Labor and employment law is a dynamic area of law that touches one of the most fundamental aspects of any society – peoples’ work. Almost everyone works for a living, as do all the adults that they know. Yet, few are aware of the actual laws that govern their worklives.
- For management, legal counsel must advice clients on how to best comply with federal, state, and local wage and hour regulations, health and safety rules, employment discrimination law, and in collective bargaining.
- Labor union lawyers counsel workers who engage in concerted activities to improve their conditions at work, seek union representation, and bargain collectively with management.
- Employment lawyers also represent plaintiffs in civil rights cases, wage and hour proceedings, and other matters. All lawyers in this practice might represent clients in diverse litigation settings, including federal and state courts, administrative agencies, and arbitration tribunals.
- Government lawyers, such as those in the U.S. Department of Labor and the National Labor Relations Board, work directly with employers and employees to administer and enforce the law.
- State attorneys general are now also getting involved in prosecuting certain forms of labor and employment law violations around the country.
Given its breadth and scope in business and public discourse, labor and employment law figures prominently in the news. Movements such as #MeToo, technology workers seeking representation in their company boards or to be represented by a union, “gig” workers seeking treatment as “employees” for purposes of minimum wage regulation or collective bargaining, or “essential workers” seeking better health and safety protections, hazard pay, and paid sick leave are but some of the headline-grabbing issues where the practice of labor and employment law is going today.
Academics
An overview of legal prohibitions against discrimination in employment on the basis of race, sex, national origin and age. The major portion of the course is devoted to the study of Title VII of the Civil Rights Act of 1964. The course also considers selected procedural and remedial problems, as well as elementary issues of proof.
This course deals with the legal rights of employers and employees in those private workplaces, that do not have unions, which is more than 90% of work settings. This course covers issues of hiring eligibility and licensing, minimum wage, designations of employment versus independent contractor status, employee handbooks, workplace privacy, termination, employment-related intellectual property issues, covenants not to compete, occupational safety and health regulation, workers’ compensation, and unemployment eligibility. Each of these topics will be set into a context of historical origins, new developments and contemporary trends.
International and Comparative Labor & Employment Law
In today’s global economy, world business leaders require advice regarding non-US law, including the labor and employment laws that regulate their work forces. Moreover, and for similar reasons, labor advocates increasingly seek to hold countries accountable for failing to live up to international labor standards promulgated by the International Labor Organization (ILO) and other international bodies. They also try to hold lead firms that manage global value chains accountable to workers based on public and private sources of law, including corporate codes of conduct.
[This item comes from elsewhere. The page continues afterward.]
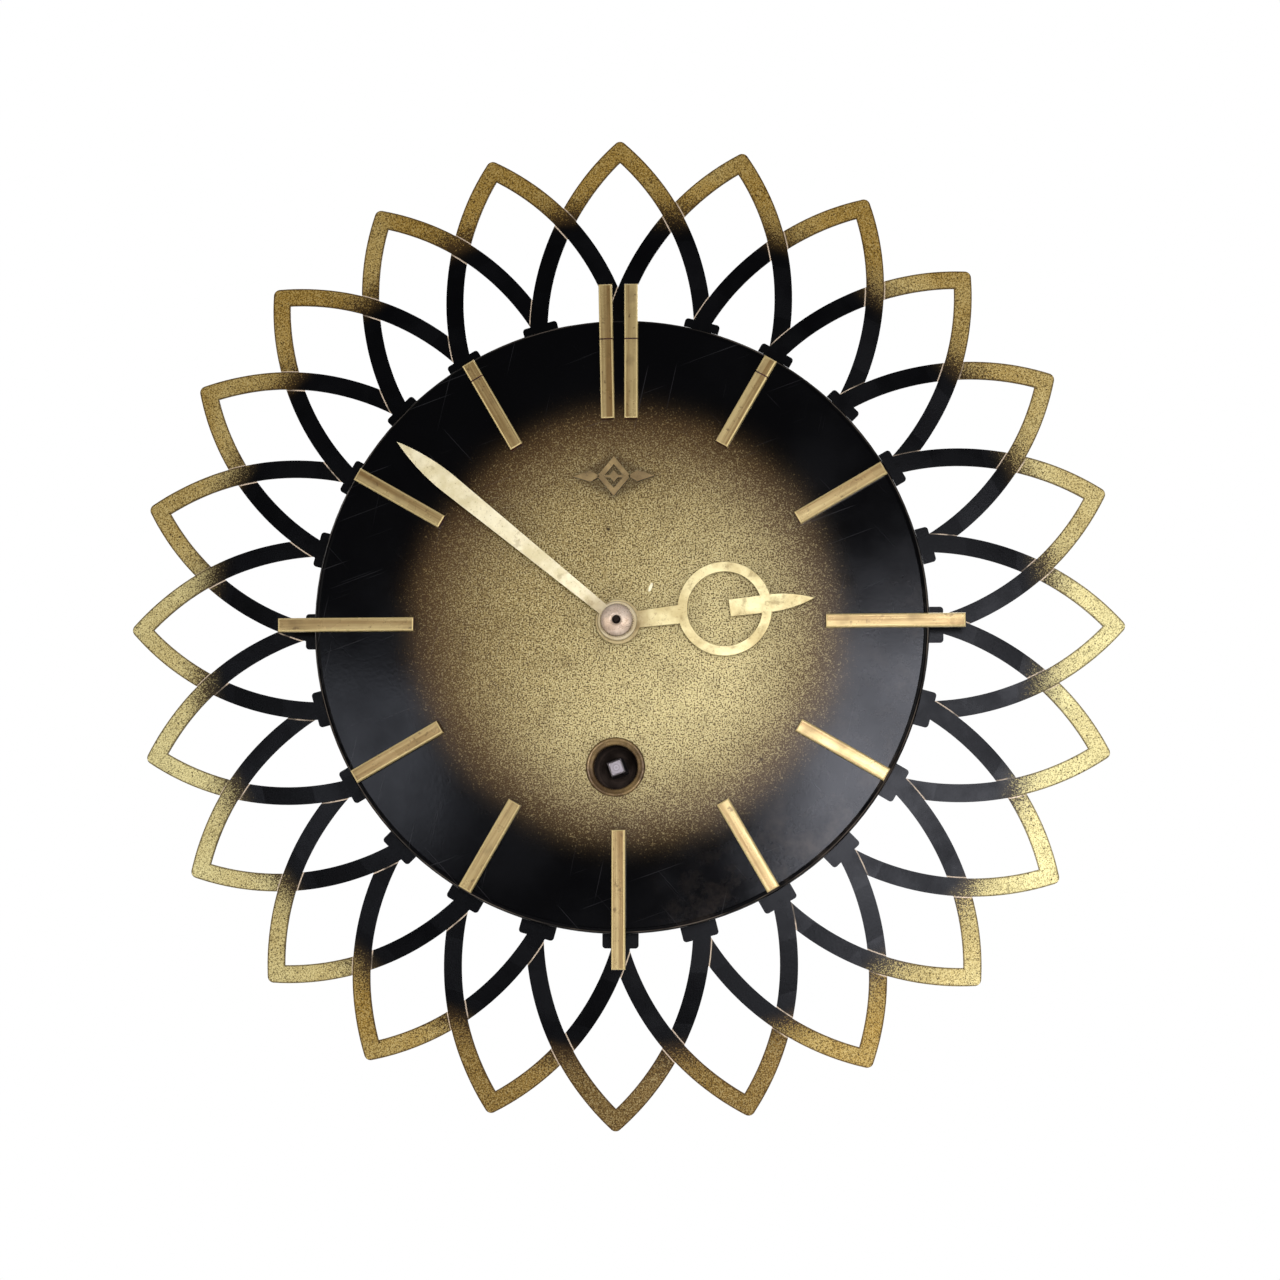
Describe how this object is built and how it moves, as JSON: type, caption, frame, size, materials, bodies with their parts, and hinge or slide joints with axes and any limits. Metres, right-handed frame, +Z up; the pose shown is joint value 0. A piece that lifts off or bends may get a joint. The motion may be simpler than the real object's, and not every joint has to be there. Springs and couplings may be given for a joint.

The course focuses on the regulation of worker/union-employer relations in the private sector by the National Labor Relations Act, which was enacted during the turmoil of the Great Depression in 1935 and significantly amended in 1947 by the first Republican-controlled Congress since the New Deal. Following a brief historical introduction to the court-centered legal framework of national labor regulation during the late 19th and early 20th century, the course considers: the law relating to unionized employees and firms; employees’ right to engage in concerted activities including organizing into unions; the scope and process of collective bargaining; economic weapons such as strikes, pickets, boycotts, and lockouts; and the enforcement of collective bargaining agreements. Stress is placed on lawyers’ role in dealing with judicial, administrative, and arbitral tribunals that enforce labor law and with the complex interrelationships among policies, statutes, courts, and the National Labor Relations Board.
Low Wage Workers Seminar
The History of Free Labor Seminar
Students work directly with faculty members in an in-house program on cases involving civil rights and liberties, statutory entitlements, criminal defense, and general representation in civil matters. The Clinic offers special programs relating to employment law, farm bankruptcy and the representation of persons with the HIV virus. Interns participate fully in interviewing, fact investigation, negotiation, and courtroom proceedings.